GIVEN TASK |
Give back all the data exactly, line by line.

SOURCE MATERIAL |

Start

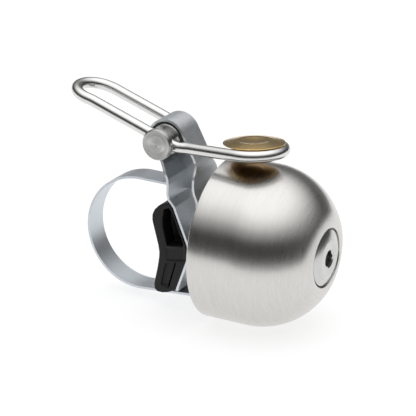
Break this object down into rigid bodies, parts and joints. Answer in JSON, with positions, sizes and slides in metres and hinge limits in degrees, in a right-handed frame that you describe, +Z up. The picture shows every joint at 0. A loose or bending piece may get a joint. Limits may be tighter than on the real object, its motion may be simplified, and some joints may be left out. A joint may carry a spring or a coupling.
{
  "type": "bicycle bell",
  "caption": "Compact strap-mounted bicycle bell: a brushed dome rung by a brass hammer on a sprung wire thumb lever.",
  "frame": {"origin": "axis of the handlebar loop of the strap, on the bell's middle plane", "axes": "X along the handlebar, Y rearward from the dome through the bar to the thumb loop, Z up towards the lever"},
  "size_m": [0.0328, 0.0584, 0.0434],
  "materials": {
    "dome_steel": "satin, brushed round the axis",
    "screw_steel": "turned and polished",
    "plain_steel": "plain machined",
    "spring_steel": "drawn wire, dull",
    "strap_steel": "rolled satin",
    "bracket_steel": "pressed, satin",
    "turned_steel": "turned face",
    "wire_steel": "polished",
    "brass": "turned, satin",
    "rubber": "moulded, satin",
    "bush_plastic": "moulded",
    "nylon": "moulded"
  },
  "bodies": {
    "bell_frame": {"bracket": "bracket_steel", "post": "plain_steel", "post_washer": "plain_steel", "seat_bush": "rubber", "dome": "dome_steel", "head_washer": "nylon", "pad": "rubber", "eye_bush_left": "bush_plastic", "eye_bush_right": "bush_plastic", "torsion_spring": "spring_steel"},
    "lever": {"wire_bail": "wire_steel", "axle": "turned_steel", "axle_cap": "turned_steel", "hammer_disc": "brass", "hammer_striker": "brass", "hammer_rivet": "brass"},
    "screw": {"clamp_screw": "screw_steel", "end_clip": "spring_steel"},
    "strap_set": {"strap": "strap_steel", "strap_rivets": "plain_steel", "yoke": "plain_steel"}
  },
  "joints": [
    {"name": "lever_swing", "type": "hinge", "parent": "bell_frame", "child": "lever", "pos_m": [0, -0.006, 0.02135], "axis": [-1, 0, 0], "range_deg": [-2.8, 35], "stiffness_Nm_per_rad": 0.03},
    {"name": "clamp_turn", "type": "hinge", "parent": "bell_frame", "child": "screw", "pos_m": [0, -0.0181, 0.0023], "axis": [0, -1, 0], "range_deg": [0, 2880]},
    {"name": "strap_slide", "type": "slide", "parent": "bell_frame", "child": "strap_set", "axis": [0, 1, 0], "range_m": [0, 0.0056]}
  ],
  "couplings": [
    {"joint": "clamp_turn", "follows": "strap_slide", "rad_per_m": 8976}
  ]
}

End

ANSWER TO THIS EXERCISE |
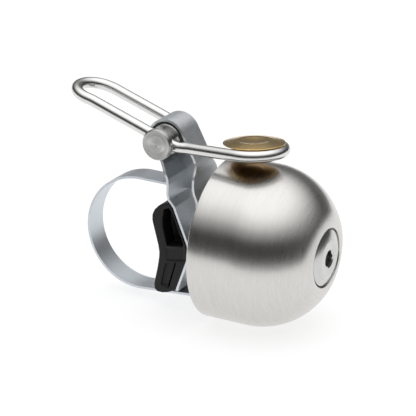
Break this object down into rigid bodies, parts and joints. Answer in JSON, with positions, sizes and slides in metres and hinge limits in degrees, in a right-handed frame that you describe, +Z up. The picture shows every joint at 0. A loose or bending piece may get a joint. Limits may be tighter than on the real object, its motion may be simplified, and some joints may be left out. A joint may carry a spring or a coupling.
{
  "type": "bicycle bell",
  "caption": "Compact strap-mounted bicycle bell: a brushed dome rung by a brass hammer on a sprung wire thumb lever.",
  "frame": {"origin": "axis of the handlebar loop of the strap, on the bell's middle plane", "axes": "X along the handlebar, Y rearward from the dome through the bar to the thumb loop, Z up towards the lever"},
  "size_m": [0.0328, 0.0584, 0.0434],
  "materials": {
    "dome_steel": "satin, brushed round the axis",
    "screw_steel": "turned and polished",
    "plain_steel": "plain machined",
    "spring_steel": "drawn wire, dull",
    "strap_steel": "rolled satin",
    "bracket_steel": "pressed, satin",
    "turned_steel": "turned face",
    "wire_steel": "polished",
    "brass": "turned, satin",
    "rubber": "moulded, satin",
    "bush_plastic": "moulded",
    "nylon": "moulded"
  },
  "bodies": {
    "bell_frame": {"bracket": "bracket_steel", "post": "plain_steel", "post_washer": "plain_steel", "seat_bush": "rubber", "dome": "dome_steel", "head_washer": "nylon", "pad": "rubber", "eye_bush_left": "bush_plastic", "eye_bush_right": "bush_plastic", "torsion_spring": "spring_steel"},
    "lever": {"wire_bail": "wire_steel", "axle": "turned_steel", "axle_cap": "turned_steel", "hammer_disc": "brass", "hammer_striker": "brass", "hammer_rivet": "brass"},
    "screw": {"clamp_screw": "screw_steel", "end_clip": "spring_steel"},
    "strap_set": {"strap": "strap_steel", "strap_rivets": "plain_steel", "yoke": "plain_steel"}
  },
  "joints": [
    {"name": "lever_swing", "type": "hinge", "parent": "bell_frame", "child": "lever", "pos_m": [0, -0.006, 0.02135], "axis": [-1, 0, 0], "range_deg": [-2.8, 35], "stiffness_Nm_per_rad": 0.03},
    {"name": "clamp_turn", "type": "hinge", "parent": "bell_frame", "child": "screw", "pos_m": [0, -0.0181, 0.0023], "axis": [0, -1, 0], "range_deg": [0, 2880]},
    {"name": "strap_slide", "type": "slide", "parent": "bell_frame", "child": "strap_set", "axis": [0, 1, 0], "range_m": [0, 0.0056]}
  ],
  "couplings": [
    {"joint": "clamp_turn", "follows": "strap_slide", "rad_per_m": 8976}
  ]
}